There is also a human factor that legal documents cannot fix: heirs may not understand what they are inheriting. Digital assets can be complex, from staking and lending positions to NFTs tied to licensing rights, and if beneficiaries panic-sell, lose access, or fall for scams, the estate’s value can leak away after distribution. Some families address this by appointing a knowledgeable executor or adviser, and by providing plain-language guidance that explains what exists, what risks to avoid, and what timelines matter. Others choose to convert certain holdings into simpler assets before death, not because digital assets are inherently unsuitable, but because simplicity can be a form of protection.
Finally, consider disputes. Traditional estates fight over property and heirlooms, but digital estates can generate new conflicts, such as who “owns” a personal brand, who controls a channel that still earns advertising revenue, or whether a collection of digital artworks should be sold or preserved. Clarity, including who has authority to make decisions and how proceeds are divided, can save families from years of litigation, and it can keep valuable assets from being trapped while lawyers argue about access rights.

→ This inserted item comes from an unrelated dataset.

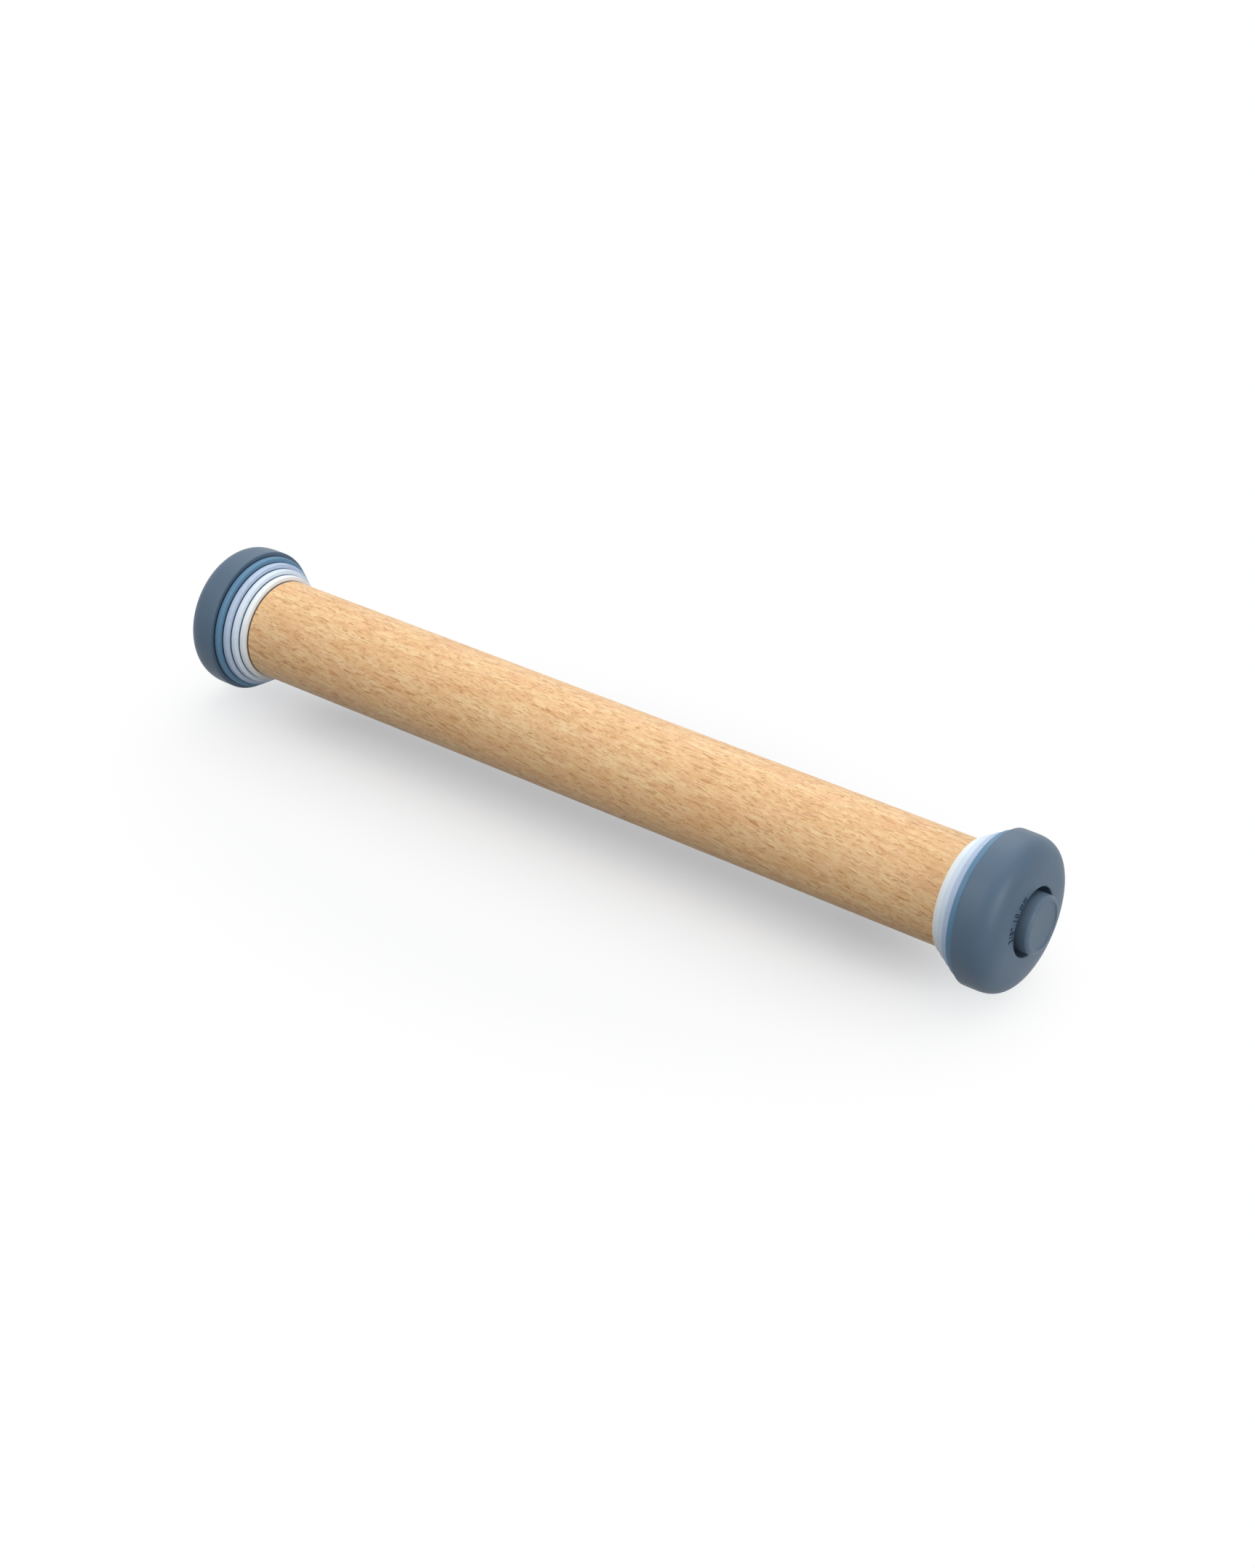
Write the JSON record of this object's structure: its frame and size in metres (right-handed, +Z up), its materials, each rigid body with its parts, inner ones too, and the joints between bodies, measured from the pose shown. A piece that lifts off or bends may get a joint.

Practical steps before it becomes urgent
Book a dedicated estate-planning review that explicitly covers digital assets, and bring an updated inventory of wallets, exchanges, online businesses, and key accounts, because advisers cannot plan for what they cannot see. Set a realistic budget for legal drafting, secure storage, and, if needed, professional custody or valuation support, and ask about cross-border tax exposure early, as last-minute fixes often cost more and deliver less certainty.